• _Work to be completed_: Look below for the line containing "Reconstruct the object in this render as a 3D" and the line containing "SEAM_GAP = 0.3"; repeat exactly those two lines and all lines between them, and nothing else.

*-*-*

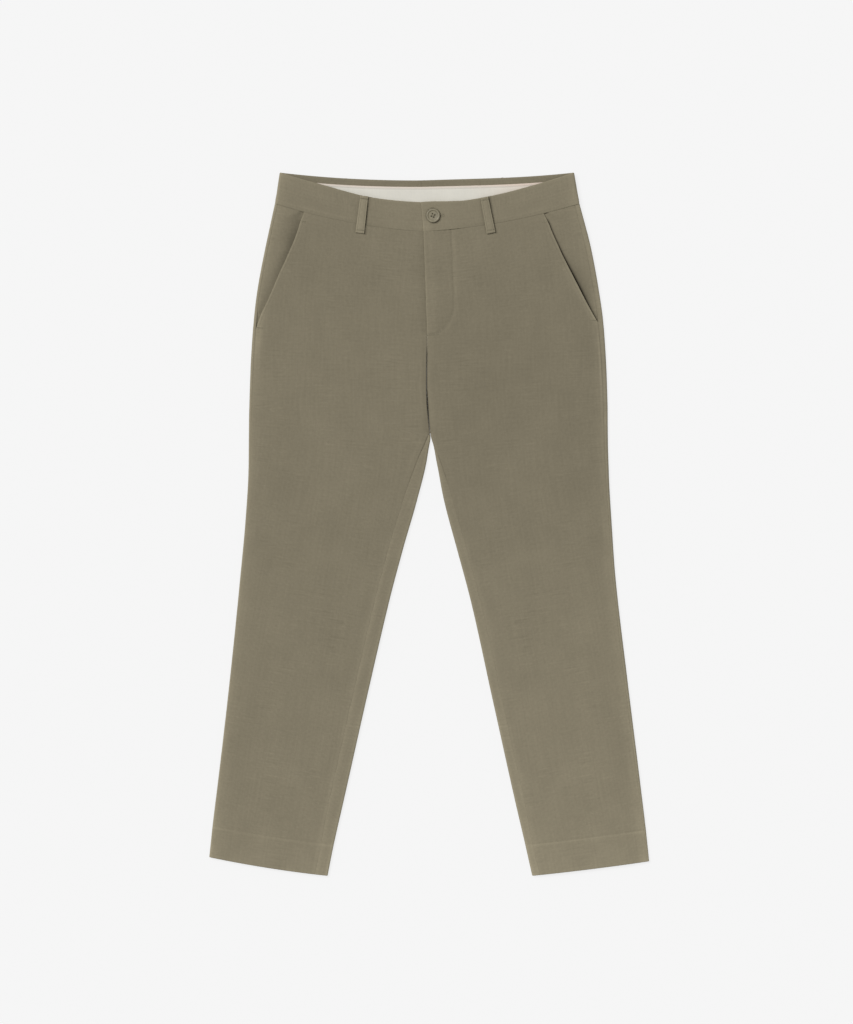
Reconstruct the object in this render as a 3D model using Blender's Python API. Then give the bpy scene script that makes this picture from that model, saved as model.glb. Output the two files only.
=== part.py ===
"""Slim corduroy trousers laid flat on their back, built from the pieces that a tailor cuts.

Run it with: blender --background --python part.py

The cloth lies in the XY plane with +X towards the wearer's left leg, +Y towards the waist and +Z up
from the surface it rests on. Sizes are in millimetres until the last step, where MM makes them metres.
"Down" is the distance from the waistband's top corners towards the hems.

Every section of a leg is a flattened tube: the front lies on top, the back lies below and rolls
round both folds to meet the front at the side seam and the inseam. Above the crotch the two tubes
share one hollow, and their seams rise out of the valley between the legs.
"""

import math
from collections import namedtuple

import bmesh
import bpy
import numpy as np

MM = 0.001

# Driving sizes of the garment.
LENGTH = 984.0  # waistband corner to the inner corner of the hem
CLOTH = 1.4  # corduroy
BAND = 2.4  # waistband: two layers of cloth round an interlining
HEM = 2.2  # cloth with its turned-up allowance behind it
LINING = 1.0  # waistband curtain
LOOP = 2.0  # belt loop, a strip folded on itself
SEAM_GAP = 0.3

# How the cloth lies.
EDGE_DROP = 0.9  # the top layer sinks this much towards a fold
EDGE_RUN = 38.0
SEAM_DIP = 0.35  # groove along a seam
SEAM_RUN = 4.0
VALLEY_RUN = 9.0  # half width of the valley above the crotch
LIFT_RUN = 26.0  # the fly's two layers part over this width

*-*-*

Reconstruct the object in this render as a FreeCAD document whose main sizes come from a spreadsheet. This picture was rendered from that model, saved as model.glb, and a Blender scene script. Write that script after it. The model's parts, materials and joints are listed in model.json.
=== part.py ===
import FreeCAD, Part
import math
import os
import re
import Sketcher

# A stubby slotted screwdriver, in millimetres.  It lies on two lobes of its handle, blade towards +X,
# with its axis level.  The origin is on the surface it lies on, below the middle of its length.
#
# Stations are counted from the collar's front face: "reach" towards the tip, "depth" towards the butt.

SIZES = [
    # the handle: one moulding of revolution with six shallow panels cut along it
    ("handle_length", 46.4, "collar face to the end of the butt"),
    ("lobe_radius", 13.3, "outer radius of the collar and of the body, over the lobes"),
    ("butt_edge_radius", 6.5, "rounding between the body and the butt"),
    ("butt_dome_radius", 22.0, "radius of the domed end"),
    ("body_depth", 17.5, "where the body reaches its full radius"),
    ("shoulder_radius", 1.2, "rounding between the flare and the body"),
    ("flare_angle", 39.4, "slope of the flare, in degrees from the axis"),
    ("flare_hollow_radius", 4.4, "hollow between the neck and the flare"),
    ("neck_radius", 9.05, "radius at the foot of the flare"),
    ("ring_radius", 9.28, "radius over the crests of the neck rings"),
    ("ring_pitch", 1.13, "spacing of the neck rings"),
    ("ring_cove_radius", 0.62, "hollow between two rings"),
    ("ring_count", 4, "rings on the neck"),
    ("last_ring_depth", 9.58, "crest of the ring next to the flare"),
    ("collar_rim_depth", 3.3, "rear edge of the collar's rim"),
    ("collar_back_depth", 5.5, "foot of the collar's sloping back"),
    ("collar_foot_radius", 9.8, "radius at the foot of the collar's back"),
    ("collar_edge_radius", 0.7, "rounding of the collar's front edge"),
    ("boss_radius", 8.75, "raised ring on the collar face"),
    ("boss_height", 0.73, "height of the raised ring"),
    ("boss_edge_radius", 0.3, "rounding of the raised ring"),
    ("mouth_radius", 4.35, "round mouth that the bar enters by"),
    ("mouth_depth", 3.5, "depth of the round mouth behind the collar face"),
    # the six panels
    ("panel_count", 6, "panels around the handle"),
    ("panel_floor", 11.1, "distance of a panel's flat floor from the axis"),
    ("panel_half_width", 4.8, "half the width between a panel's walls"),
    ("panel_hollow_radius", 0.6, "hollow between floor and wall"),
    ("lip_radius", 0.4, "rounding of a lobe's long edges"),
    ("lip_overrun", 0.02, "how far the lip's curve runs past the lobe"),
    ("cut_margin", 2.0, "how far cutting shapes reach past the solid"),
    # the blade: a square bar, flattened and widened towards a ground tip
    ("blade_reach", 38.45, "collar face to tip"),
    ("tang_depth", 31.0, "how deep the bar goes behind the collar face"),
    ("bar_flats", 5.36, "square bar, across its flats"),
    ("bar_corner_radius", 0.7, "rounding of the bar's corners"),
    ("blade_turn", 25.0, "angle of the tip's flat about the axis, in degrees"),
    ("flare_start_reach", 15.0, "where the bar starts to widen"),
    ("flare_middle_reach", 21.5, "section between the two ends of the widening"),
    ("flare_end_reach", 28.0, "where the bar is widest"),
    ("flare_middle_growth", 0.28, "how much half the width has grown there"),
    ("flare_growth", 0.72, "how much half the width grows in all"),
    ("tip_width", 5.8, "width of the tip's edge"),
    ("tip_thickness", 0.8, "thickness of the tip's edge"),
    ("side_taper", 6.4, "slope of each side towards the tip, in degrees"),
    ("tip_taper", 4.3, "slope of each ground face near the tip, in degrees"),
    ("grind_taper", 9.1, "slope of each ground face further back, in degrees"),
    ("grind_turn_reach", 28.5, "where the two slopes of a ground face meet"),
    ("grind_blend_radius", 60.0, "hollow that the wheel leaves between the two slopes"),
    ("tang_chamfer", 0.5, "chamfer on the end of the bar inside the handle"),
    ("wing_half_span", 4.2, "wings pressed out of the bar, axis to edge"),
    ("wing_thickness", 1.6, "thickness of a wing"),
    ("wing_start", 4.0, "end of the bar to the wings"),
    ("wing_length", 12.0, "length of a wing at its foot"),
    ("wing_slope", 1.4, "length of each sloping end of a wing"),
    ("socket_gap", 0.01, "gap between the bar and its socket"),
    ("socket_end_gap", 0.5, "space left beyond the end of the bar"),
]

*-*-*

• _The result_:
Reconstruct the object in this render as a 3D model using Blender's Python API. Then give the bpy scene script that makes this picture from that model, saved as model.glb. Output the two files only.
=== part.py ===
"""Slim corduroy trousers laid flat on their back, built from the pieces that a tailor cuts.

Run it with: blender --background --python part.py

The cloth lies in the XY plane with +X towards the wearer's left leg, +Y towards the waist and +Z up
from the surface it rests on. Sizes are in millimetres until the last step, where MM makes them metres.
"Down" is the distance from the waistband's top corners towards the hems.

Every section of a leg is a flattened tube: the front lies on top, the back lies below and rolls
round both folds to meet the front at the side seam and the inseam. Above the crotch the two tubes
share one hollow, and their seams rise out of the valley between the legs.
"""

import math
from collections import namedtuple

import bmesh
import bpy
import numpy as np

MM = 0.001

# Driving sizes of the garment.
LENGTH = 984.0  # waistband corner to the inner corner of the hem
CLOTH = 1.4  # corduroy
BAND = 2.4  # waistband: two layers of cloth round an interlining
HEM = 2.2  # cloth with its turned-up allowance behind it
LINING = 1.0  # waistband curtain
LOOP = 2.0  # belt loop, a strip folded on itself
SEAM_GAP = 0.3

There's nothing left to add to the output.